#### SOURCE DATA:
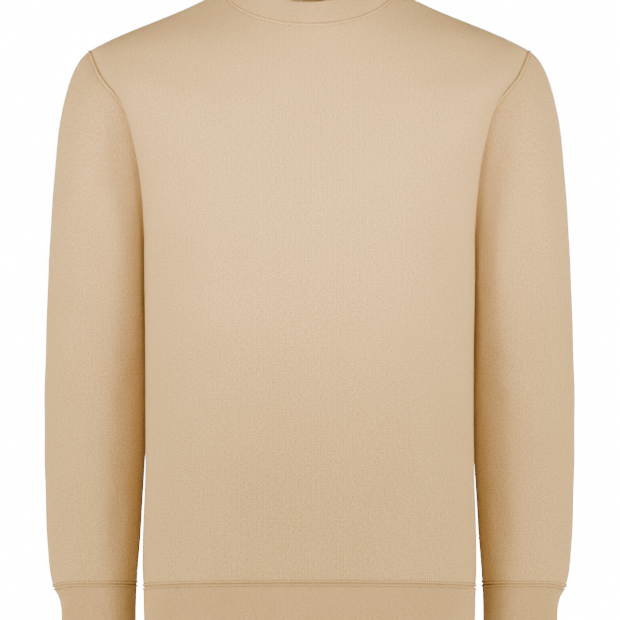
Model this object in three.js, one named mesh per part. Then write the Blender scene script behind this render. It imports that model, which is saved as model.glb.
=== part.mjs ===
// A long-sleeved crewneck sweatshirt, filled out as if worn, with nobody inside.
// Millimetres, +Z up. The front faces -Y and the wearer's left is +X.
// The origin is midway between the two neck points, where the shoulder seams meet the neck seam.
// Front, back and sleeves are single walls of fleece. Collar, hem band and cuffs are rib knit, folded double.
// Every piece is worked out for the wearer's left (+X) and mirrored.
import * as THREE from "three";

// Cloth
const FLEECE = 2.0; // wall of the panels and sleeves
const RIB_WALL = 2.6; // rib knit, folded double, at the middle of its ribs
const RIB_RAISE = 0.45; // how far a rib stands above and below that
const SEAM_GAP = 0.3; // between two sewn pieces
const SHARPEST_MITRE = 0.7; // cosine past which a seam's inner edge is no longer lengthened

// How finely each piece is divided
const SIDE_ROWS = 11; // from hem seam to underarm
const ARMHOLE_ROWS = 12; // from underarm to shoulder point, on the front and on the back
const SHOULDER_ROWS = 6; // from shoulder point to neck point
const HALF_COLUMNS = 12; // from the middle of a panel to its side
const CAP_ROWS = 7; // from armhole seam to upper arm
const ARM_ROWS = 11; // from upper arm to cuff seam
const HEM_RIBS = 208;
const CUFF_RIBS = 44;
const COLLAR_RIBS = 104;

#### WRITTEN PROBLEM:
Write out each line of the data that holds the string "which".

#### FULL OUTPUT:
Model this object in three.js, one named mesh per part. Then write the Blender scene script behind this render. It imports that model, which is saved as model.glb.
const SHARPEST_MITRE = 0.7; // cosine past which a seam's inner edge is no longer lengthened